Lalu apa relevansi ungkapan purba yang sering didengar dalam forum pelatihan penulisan atau yang dibaca di buku motivasi menulis. Bahwa, banyak baca indikasi menghasilkan tulisan yang baik. Di titik pengalaman sekaligus pengamatan bersama kawan-kawan di UKM IPRI yang telah saya ceritakan, itu tidak berlaku.

Kegiatan membaca yang dilakukan sama sekali bukan jalan melahirkan tulisan. Membaca terhenti selaku kegiatan tersendiri tanpa sisi. Tegasnya, aktivitas membaca bukan saudara kandung menulis. Di sinilah, lagi, saya perlu merasa sedih. Sebab, bagaimana mungkin dua benih dari rahim yang sama tidak dianggap bersaudara.

Tak terbantahkan memang, menulis yang baik bermula dari membaca yang baik. Serupa pepatah Bugis: niat baik hanya akan bertemu niat baik.
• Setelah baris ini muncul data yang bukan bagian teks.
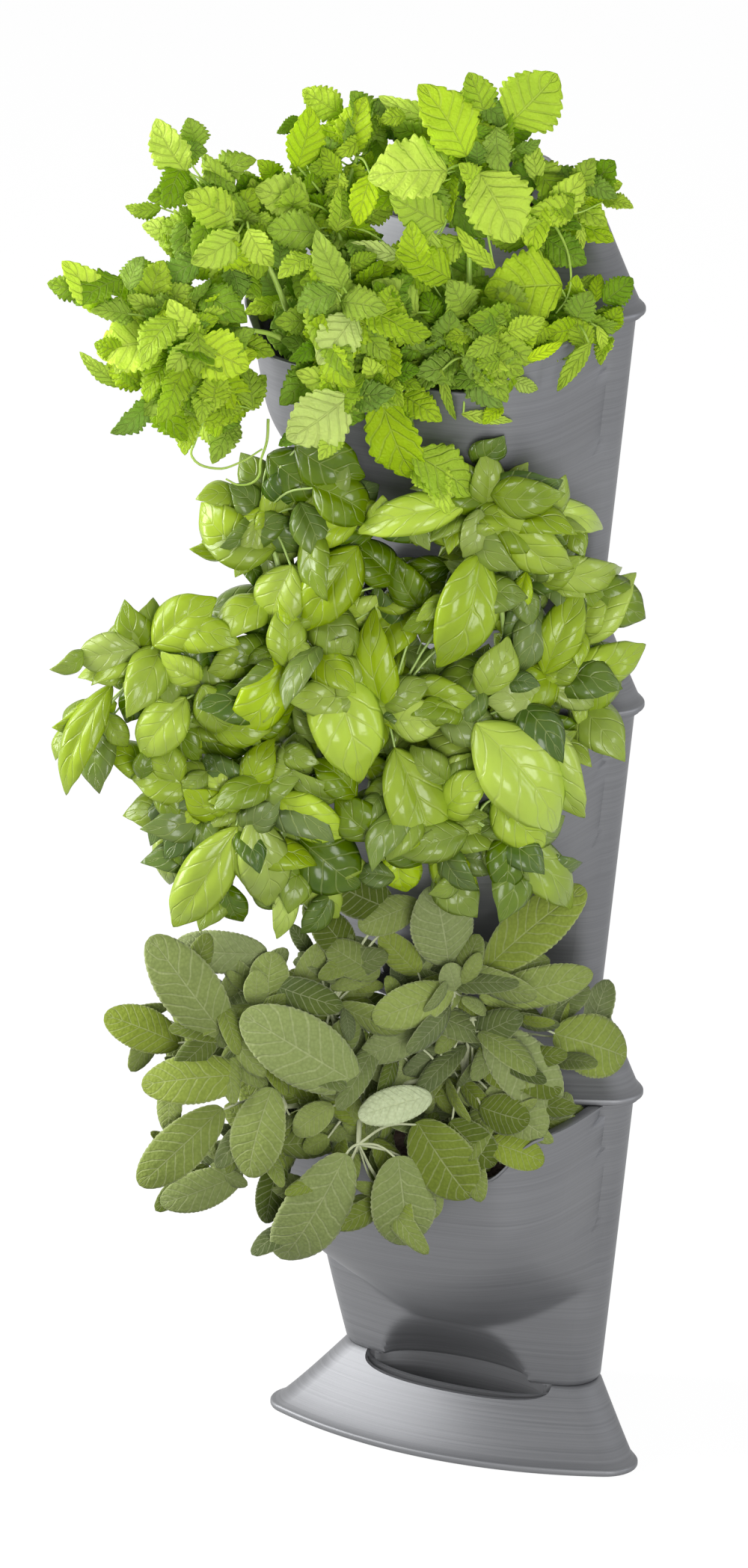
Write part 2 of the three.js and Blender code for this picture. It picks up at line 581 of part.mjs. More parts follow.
function stalkSolid(from, to, radius) {
  const along = to.clone().sub(from);
  const geometry = new THREE.CylinderGeometry(radius * 0.75, radius, along.length(), STEM_SIDES);
  geometry.translate(0, along.length() / 2, 0);
  geometry.applyQuaternion(new THREE.Quaternion().setFromUnitVectors(vector(0, 1, 0), along.normalize()));
  geometry.translate(from.x, from.y, from.z);
  return bareSolid(geometry);
}

// A sprig: stems from its root through its hubs, and its main leaves on stalks.
// A leaf that would run into a piece already placed is left off.
function sprigSolid(kind, sprig, blocked) {
  const ground = BASE_HEIGHT + LEVEL_PITCH * kind.level + SOIL_TOP + FIT_GAP;
  const root = vector(sprig.root[0], sprig.root[1], ground);
  const neck = root.clone().setZ(ground + STEM_FOOT);
  const hubs = sprig.hubs.map(([, ...place]) => fromSketch(...place));
  let solid = stalkSolid(root, neck, STEM_RADIUS);
  const join = (piece) => { solid = solid.add(piece); };
  sprig.hubs.forEach(([parent], i) => {
    const from = parent < 0 ? neck.clone().setZ(ground + STEM_FOOT / 2) : hubs[parent];
    join(stalkSolid(from, hubs[i], STEM_RADIUS));
  });
  sprig.leaves.forEach(([hub, ax, ay, ao, bx, by, bo, width], i) => {
    if (width * Math.hypot(bx - ax, by - ay) < MAIN_LEAF_AREA) return;
    const base = fromSketch(ax, ay, ao);
    const tip = fromSketch(bx, by, bo);
    const turn = THREE.MathUtils.degToRad(kind.roll) * Math.sin(2.4 * i + kind.level);
    const leaf = leafSolid(kind, base, tip, width / SKETCH_PER_MM, turn);
    const into = base.clone().lerp(tip, 0.12)
      .addScaledVector(leafAxes(base, tip, turn).normal, 4 * kind.arch * base.distanceTo(tip) * 0.1);
    const piece = leaf.add(stalkSolid(hubs[hub], into, STALK_RADIUS));
    if (blocked.some((other) => other.intersect(piece).volume() > 1e-4)) return;
    join(piece);
  });
  return solid;
}

const tower = new THREE.Group();
tower.name = 'vertical_planter_tower';

function add(name, geometry, material, lift = 0) {
  const moved = geometry.clone();
  moved.translate(0, 0, lift);
  moved.computeVertexNormals();
  const mesh = new THREE.Mesh(moved, material);
  mesh.name = name;
  tower.add(mesh);
  return mesh;
}

// A sloped collar: flange at the foot, slope up to the seam, socket wall and ledge inside.
function collar(height, lipDepth, overhang) {
  const slope = (z) => {
    const t = clamp01((z - FLANGE_HEIGHT) / (height - FLANGE_HEIGHT));
    const bend = t ** 0.86;
    const start = FLANGE_BEAD - overhang;
    return [POT_FOOT_SIDE_INSET * t + start * (1 - t), POT_FOOT_FRONT_INSET * bend + start * (1 - bend)];
  };
  const flangeRing = (inset, z) => flatRing(inset - overhang, inset - overhang, z);
  const at = (share, inset = 0) => {
    const z = FLANGE_HEIGHT + (height - FLANGE_HEIGHT) * share;
    const [side, fore] = slope(z);
    return flatRing(side + inset, fore + inset, z);
  };
  const plug = SPIGOT_INSET - FIT_GAP;
  const socketSide = POT_FOOT_SIDE_INSET + plug;
  const socketFore = POT_FOOT_FRONT_INSET + plug;
  const ledge = height - SPIGOT_DEPTH - FIT_GAP;
  const lipRing = (inset, z) => {
    const gap = WALL + LOCATING_LIP_GAP + inset;
    return flatRing(POT_TOP_SIDE_INSET + gap, POT_TOP_FRONT_INSET + gap, z);
  };
  const stepped = (side, fore, sideZ, foreZ) => outline(side, fore)
    .map(([x, y], i) => [x, y, isFront(i) ? foreZ : sideZ]);
  const heightAt = (share) => FLANGE_HEIGHT + (height - FLANGE_HEIGHT) * share;
  const under = (sideShare, foreShare) => {
    const [side, fore] = [slope(heightAt(sideShare))[0], slope(heightAt(foreShare))[1]];
    return stepped(side + WALL, fore + WALL, heightAt(sideShare), heightAt(foreShare));
  };
  const backSide = socketSide - WALL;
  const backFore = socketFore - WALL;
  const rings = [
    flangeRing(FLANGE_BEAD * 0.4, 0),
    flangeRing(0, FLANGE_HEIGHT * 0.25),
    flangeRing(0, FLANGE_HEIGHT * 0.75),
    flangeRing(FLANGE_BEAD * 0.5, FLANGE_HEIGHT),
    at(0.06), at(0.2), at(0.5), at(0.97),
    flatRing(POT_FOOT_SIDE_INSET + 0.7, POT_FOOT_FRONT_INSET + 0.7, height),
    flatRing(socketSide, socketFore, height - 0.4),
    flatRing(socketSide + SPIGOT_TAPER / 2, socketFore + SPIGOT_TAPER / 2, ledge),
    flatRing(socketSide + LEDGE_WIDTH, socketFore + LEDGE_WIDTH, ledge),
    flatRing(socketSide + LEDGE_WIDTH, socketFore + LEDGE_WIDTH, ledge - LEDGE_THICKNESS),
    flatRing(backSide, backFore, ledge - LEDGE_THICKNESS),
    stepped(backSide, backFore, heightAt(SEAM_SIDE_SHARE), heightAt(SEAM_FRONT_SHARE)),
    under(SEAM_SIDE_SHARE * 0.92, SEAM_FRONT_SHARE * 0.97),
    under(SEAM_SIDE_SHARE * 0.85, SEAM_FRONT_SHARE * 0.55),
    at(0.14, WALL),
  ];
  if (lipDepth > 0) {
    rings.push(
      lipRing(LOCATING_LIP_THICKNESS, FLANGE_HEIGHT),
      lipRing(LOCATING_LIP_THICKNESS, -lipDepth),
      lipRing(LOCATING_LIP_TAPER, -lipDepth),
      lipRing(0, 0),
    );
  } else {
    rings.push(flangeRing(FLANGE_BEAD + WALL, FLANGE_HEIGHT), flangeRing(FLANGE_BEAD + WALL, 0));
  }
  return toSolid(skin(rings, true))
    .subtract(archBlock(CRESCENT_HALF_WIDTH, -CRESCENT_DEPTH, height, FRONT_Y - 20, FRONT_Y + 60));
}

add('base_skirt', toGeometry(collar(BASE_HEIGHT, 0, 0).simplify(SHORTEST_EDGE)), shells);

// Tray that catches the water that runs down the stack.
const trayFoot = FLANGE_BEAD + WALL + FIT_GAP;
const trayInset = (t, wall) => [trayFoot + 2 * t + wall, trayFoot + 12 * t + wall];
const trayRing = (t, wall, z) => flatRing(...trayInset(t, wall), z);
add('base_tray', skin([
  trayRing(0, 1, 0),
  trayRing(0.1, 0, 1),
  trayRing(1, 0, TRAY_HEIGHT),
  trayRing(1, TRAY_WALL, TRAY_HEIGHT),
  trayRing(0.25, TRAY_WALL, TRAY_WALL),
], false), tray);

const potShares = [0.04, 0.09, 0.14, 0.2, 0.27, 0.35, 0.43, 0.52, 0.63, 0.8];
const innerShares = [0.97, 0.8, 0.63, 0.52, 0.43, 0.35, 0.27, 0.2, 0.12, 0.02];

// One pot: plug with drain holes, tapering wall, belly and dipping mouth with a rim band.
function potSolid() {
  const band = RIM_BAND_HEIGHT / POT_HEIGHT;
  const rings = [
    plugRing(SPIGOT_INSET + SPIGOT_TAPER + 1, FLOOR_LEVEL),
    plugRing(SPIGOT_INSET + SPIGOT_TAPER, FLOOR_LEVEL + 1),
    plugRing(SPIGOT_INSET, -1.2),
    plugRing(SPIGOT_INSET, FIT_GAP),
    plugRing(0.5, FIT_GAP),
    ...potShares.map((s) => potRing(s, 0)),
    potRing(1 - band, 0),
    potRing(1 - band, -RIM_BAND_OUT),
    potRing(1, -RIM_BAND_OUT),
    potRing(1, WALL),
    ...innerShares.map((s) => potRing(s, WALL)),
    plugRing(SPIGOT_INSET + WALL, -2),
    plugRing(SPIGOT_INSET + SPIGOT_TAPER + WALL, FLOOR_LEVEL + WALL),
  ];
  let solid = toSolid(skin(rings, false));
  for (const share of DRAIN_SHARES) {
    const [x, y] = plugPlace(share, SPIGOT_INSET + SPIGOT_TAPER + WALL);
    solid = solid.subtract(drum(DRAIN_RADIUS, 4 * WALL, x, y, FLOOR_LEVEL + WALL / 2));
  }
  return solid;
}

// Slotted grate that holds the soil clear of the drain holes.
function grateSolid() {
  const foot = FLOOR_LEVEL + WALL + FIT_GAP;
  const top = foot + GRATE_CLEARANCE;
  const inset = SPIGOT_INSET + SPIGOT_TAPER + WALL + GRATE_EDGE_GAP;
  let solid = toSolid(skin([plugRing(inset, top), plugRing(inset, top + GRATE_THICKNESS)], false));
  const footHeight = GRATE_CLEARANCE + GRATE_THICKNESS / 2;
  for (const share of FOOT_SHARES) {
    solid = solid.add(block(GRATE_FOOT, GRATE_FOOT, footHeight, ...plugPlace(share, inset), foot + footHeight / 2));
  }
  for (let i = 0; i < GRATE_SLOTS; i += 1) {
    const x = (i - (GRATE_SLOTS - 1) / 2) * GRATE_SLOT_PITCH;
    const [front, back] = plugSpan(Math.abs(x) + GRATE_SLOT_WIDTH / 2, inset);
    const length = back - front - 2 * GRATE_RIM;
    const cut = 4 * GRATE_THICKNESS;
    solid = solid.subtract(block(GRATE_SLOT_WIDTH, length, cut, x, (front + back) / 2, top + cut / 2 - WALL / 2));
  }
  return solid;
}

// Soil that fills a pot to below its lip.
function soilSolid() {
  const bottom = FLOOR_LEVEL + WALL + FIT_GAP + GRATE_CLEARANCE + GRATE_THICKNESS + FIT_GAP;
  const inset = WALL + SOIL_CLEARANCE;
  const below = innerShares.filter((s) => s < 0.9).reverse();
  const filled = toSolid(skin([
    plugRing(SPIGOT_INSET + SPIGOT_TAPER + WALL + SOIL_CLEARANCE, bottom),
    plugRing(SPIGOT_INSET + WALL + SOIL_CLEARANCE, -2),
    ...below.map((s) => potRing(s, inset)),
    potRing(0.97, inset),
  ], false));
  return filled.trimByPlane([0, 0, -1], SOIL_DEPTH_BELOW_LIP - MOUTH_LIP_HEIGHT);
}

const pot = toGeometry(potSolid());
const hood = toGeometry(collar(HOOD_HEIGHT, LOCATING_LIP_DEPTH, HOOD_OVERHANG)
  .subtract(archBlock(ARCH_HALF_WIDTH, ARCH_HEIGHT, -2 * FLANGE_HEIGHT, FRONT_Y - 20, FRONT_Y + 31))
  .simplify(SHORTEST_EDGE));
const grate = toGeometry(grateSolid());
const fill = toGeometry(soilSolid());
const LEVELS = ['lower', 'middle', 'upper'];
LEVELS.forEach((level, k) => {
  const foot = BASE_HEIGHT + LEVEL_PITCH * k;
  add(`pot_${level}`, pot, shells, foot);
  add(`drain_grate_${level}`, grate, grates, foot);
  add(`soil_${level}`, fill, soil, foot);
  add(`hood_${level}`, hood, shells, foot + LEVEL_PITCH - HOOD_HEIGHT);
});

const shellSolids = tower.children.map((mesh) => toSolid(mesh.geometry));
for (const [plant, kind] of Object.entries({ lemon_balm: balm, basil, sage })) {
  const look = { color: kind.material, roughness: 0.6, side: THREE.DoubleSide };
  const material = new THREE.MeshStandardMaterial(look);
  for (const [side, sprig] of Object.entries(kind.sprigs)) {
    const solid = sprigSolid(kind, sprig, shellSolids);
    shellSolids.push(solid);
    add(`${plant}_${side}`, toGeometry(solid), material);
  }
}

export default tower;
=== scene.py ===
import bpy, math, random
import numpy as np
from mathutils import Matrix, Vector


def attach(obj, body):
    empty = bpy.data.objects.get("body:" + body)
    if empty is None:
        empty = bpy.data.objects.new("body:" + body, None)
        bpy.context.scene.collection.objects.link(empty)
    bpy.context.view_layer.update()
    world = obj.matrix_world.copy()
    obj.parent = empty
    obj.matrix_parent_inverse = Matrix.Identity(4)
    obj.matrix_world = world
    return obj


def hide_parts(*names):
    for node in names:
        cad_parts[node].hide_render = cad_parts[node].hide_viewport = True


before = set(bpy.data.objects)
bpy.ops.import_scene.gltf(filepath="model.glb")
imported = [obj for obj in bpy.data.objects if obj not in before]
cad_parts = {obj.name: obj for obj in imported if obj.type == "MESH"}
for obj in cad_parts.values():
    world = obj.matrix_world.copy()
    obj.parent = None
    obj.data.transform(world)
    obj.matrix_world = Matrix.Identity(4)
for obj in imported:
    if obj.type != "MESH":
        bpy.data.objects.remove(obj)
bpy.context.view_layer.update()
scene = bpy.context.scene


# Camera: a long studio lens that looks at the tower's front right quarter from above.
# The leaves are placed on the same view further down, so its numbers stay in millimetres.
MM = 0.001
AZIMUTH, ELEVATION, ROLL = math.radians(26.62), math.radians(21.86), math.radians(-0.17)
DISTANCE, LENS, SENSOR = 8270.0, 393.1, 36.0
AIM = Vector((-63.59, 10.91, 313.74))
FRAME_SIZE = (1000, 2097)
BACK = Vector((math.sin(AZIMUTH) * math.cos(ELEVATION), -math.cos(AZIMUTH) * math.cos(ELEVATION),
               math.sin(ELEVATION)))
LEVEL_RIGHT = Vector((math.cos(AZIMUTH), math.sin(AZIMUTH), 0))
LEVEL_UP = BACK.cross(LEVEL_RIGHT)
TOWARDS = Vector((math.sin(AZIMUTH), -math.cos(AZIMUTH), 0))
RIGHT = LEVEL_RIGHT * math.cos(ROLL) + LEVEL_UP * math.sin(ROLL)
UP = BACK.cross(RIGHT)
EYE = AIM + BACK * DISTANCE

bpy.ops.object.camera_add(location=EYE * MM)
camera = bpy.context.object
camera.name = "studio_camera"
camera.data.lens, camera.data.sensor_width = LENS, SENSOR
camera.data.clip_start, camera.data.clip_end = 0.5, 40
camera.rotation_euler = Matrix([[RIGHT[i], UP[i], BACK[i]] for i in range(3)]).to_euler()
scene.camera = camera
scene.view_settings.view_transform = "Standard"


def hex_colour(text):
    """sRGB hex to the linear numbers that sockets take."""
    parts = [int(text[i:i + 2], 16) / 255 for i in (1, 3, 5)]
    return [c / 12.92 if c <= 0.04045 else ((c + 0.055) / 1.055) ** 2.4 for c in parts] + [1.0]


def put(tree, kind, settings=None, sockets=None):
    """Add one node: settings are its properties, sockets its inputs, as values or as other nodes' outputs."""
    made = tree.nodes.new(kind)
    for key, value in (settings or {}).items():
        setattr(made, key, value)
    for key, value in (sockets or {}).items():
        if isinstance(value, bpy.types.NodeSocket):
            tree.links.new(value, made.inputs[key])
        else:
            made.inputs[key].default_value = value
    return made


def blank_material(name):
    material = bpy.data.materials.new(name)
    material.use_nodes = True
    material.node_tree.nodes.clear()
    return material


def deselect():
    if bpy.context.object and bpy.context.object.mode != "OBJECT":
        bpy.ops.object.mode_set(mode="OBJECT")
    bpy.ops.object.select_all(action="DESELECT")


def pick(*objects):
    """Leave just these objects selected, the first one active."""
    deselect()
    for item in objects:
        item.select_set(True)
    bpy.context.view_layer.objects.active = objects[0]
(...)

Di buku memoar Muhidin M Dahlan, Jalan Sunyi Seorang Penulis, menerangkan kalau kegirangannya membaca bukanlah pengantar otomatis menjadikannya penulis andal. Membaca, hanyalah pengantar kegelisahan untuk berbagi melalui tulisan. Jika kegelisahan berbagi itu hendak dilanjutkan, perlulah mempelajari rambunya. Karena jalur penulisan tentulah butuh latihan dan usaha tanpa henti. Sehingga dengan demikian, ungkapan banyak baca menunjukkan tulisan yang baik tidak sekadar pepesan kosong.

Arswendo Atmowiloto boleh sombong, salah satu bukunya dijuduli Mengarang Itu Gampang. Membaca rekam jejaknya, hal tersebut tidaklah berlebihan. Arswendo telah melengkapi dirinya pengetahuan tata cara mengarang. Cerpenis, AS Laksana setali tiga uang, Creative Writing, oleh beberapa komunitas telah dijadikan buku panduan belajar menulis.

Tetapi jangan lupa, menuntaskan buku Muhidin M Dahlan, Arswendo Atmowiloto, dan AS Laksana. Bukanlah memperoleh tiket gratis telah mahir menulis. Melewatinya, barulah satu tahapan, karena menulis adalah tahapan tersendiri. Bila asyik dan berhenti di tahapan membaca saja, sama saja mengulang takdir pengalaman kawan saya di UKM IPRI. Sebenarnya tidak keliru. Hanya saja, membaca tak ubahnya opium yang membius. Di situlah saya kadang benar-benar sedih.